Paul Uhrig, chief administrative officer at Surescripts, believes that if the industry can change its workflows to meet the needs of an ID proofing and two-factor authentication, it would be easier to leverage the technology. And through education, key members will begin to really leverage the capabilities of some of these technologies.

“What we’ve found is a lot of prescribers don’t realize that the technology [like Surescripts] is legal or that their EHR has the capability,” said Uhrig.

And that education needs to be a collaborative effort, said Lizzy Feliciano, senior director of marketing for LexisNexis Health Care Solutions. Key members in the industry must have real dialogue and understand what each brings to the table.

“We all need to be working to collaborate to bring this change to life quicker than we’ve been able,” said Feliciano.
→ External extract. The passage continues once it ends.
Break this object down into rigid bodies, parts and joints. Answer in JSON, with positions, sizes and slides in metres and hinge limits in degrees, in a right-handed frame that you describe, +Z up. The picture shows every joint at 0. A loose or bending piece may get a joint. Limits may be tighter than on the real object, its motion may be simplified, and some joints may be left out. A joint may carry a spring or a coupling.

And there needs to be a better understanding of what’s needed to employ this type of technology.

“Even the healthcare community is far behind on its understanding of addiction,” said Leslie Dye, vice president, editor in chief of Point of Care Content at Elsevier, a data and analytics business. “Resources point to addiction as a disease, and it has to be looked at from that standpoint.”

And educational resources, like those found at Google and Elsevier, can also provide insight into available treatments, detox and recognizing addiction symptoms. To Dye, getting this information into providers’ hands can help them to make better-informed decisions.

To  SPR Therapeutics CEO Maria Bennett, the real issue with prevention lies in cost and convincing insurers the tech is worth the extra price tag. SPR’s SPRINT tech could eliminate the need for opioids for some patients. But while the device is proven to be effective and has been FDA-approved, the real issue is that insurers don’t want to pay for it.

“How can we justify the cost from a payer perspective?” said Bennett. “We need to ensure we’re publishing good data to provide to insurance companies that validate the cost of the device.”

“Opioids are cheap, and it always comes down to the money,” said Dye. “Doing therapy for six months isn’t as cheap as handing someone medication.”

That’s the biggest obstacle to overcome, said Dye. We need to be working on policies and education to demonstrate that alternative treatments cost the insurer less in the long run and is better for the patient. This could be accomplished by incentivizing providers and insurers who prescribe these alternatives.

Further, it’s time the government made the switch to treat addiction as a mental health illness, explained Dye. For example, detox is necessary to help patients get off these addictive drugs, but long-term care is equally important.

Further, administrators must also be careful not to come up with great solutions, without input from the providers who will be enacting these changes, said Dye.

Kelly notes that a lot of efforts are out there to combat this pressing issue: PR campaigns, education, mental health funding and addiction treatment -- among others.

“But these are all high-cost interventions, but most are downstream of the problem,” said Kelly. “If you can prevent overprescribing and abuse -- prior to addiction -- it can have a really strong effect. And we’ll get more bang for the buck… Prevention rather than treatment.”